Speech2Face facial reconstructions

Released: May 2019

Can you improve this page?
Share your insights with us

Speech2Face is an algorithm developed by a group of researchers at MIT's Computer Science and Artificial Intelligence Laboratory (CSAIL) and Google AI that generates images of what someone might look like from snippets of audio recordings of their voice.

According to its associated research paper (pdf), the MIT researchers used a dataset of millions of clips from YouTube and elsewhere and created a neural network-based model that learns vocal attributes associated with facial features from the videos.


Reaction to Speech2Face has been mixed, with some commentators praising it for creating rough likenesses of people with little information, whilst others focused on the fact that the images created by Speech2Face often only bear a general resemblance to the speaker, and that the system is prone to creating images of the wrong gender and ethnicity. 

Others highlighted the system tends to identify people with high voices as female and low voices as malem and people speaking Asian languages as Asian, reflecting strong gender, racial and country of origin biases in its data and results. Some went further, accusing it of 'ethnic profiling at scale' and being little more than 'awful transphobic shit'. 
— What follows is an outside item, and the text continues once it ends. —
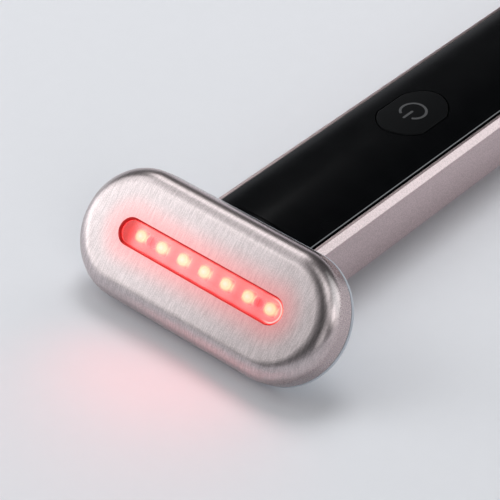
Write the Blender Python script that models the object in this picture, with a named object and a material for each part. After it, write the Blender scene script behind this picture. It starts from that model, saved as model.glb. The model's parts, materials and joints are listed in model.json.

Speech2Face also kicked off a debate about the nature of data privacy, with some questioning whether this kind of technology could be used to identify individuals, despite the team claiming their method 'cannot recover the true identity of a person from their voice.'

An individual included in the dataset told Slate that he didn’t remember signing a waiver for the YouTube video he was featured in that was fed through the algorithm. It also prompted a conversation about the need for ethics review boards at conferences and funding agencies.


The MIT team urges caution on the project's GitHub page, acknowledging that the technology raises questions about discrimination and privacy. They said the training data used was a collection of educational videos from YouTube which may not represent the world population.

'Although this is a purely academic investigation, we feel that it is important to explicitly discuss in the paper a set of ethical considerations due to the potential sensitivity of facial information,' they wrote, recommending that 'any further investigation or practical use of this technology will be carefully tested to ensure that the training data is representative of the intended user population.'

Operator: Alphabet/Google
Developer: MIT; Alphabet/Google

Country: USA

Sector: Research/academia

Purpose: Reconstruct facial image

Technology: Neural network
Issue: Accuracy/reliability; Bias/discrimination - race, gender, LGBTQ; Privacy

Transparency: Privacy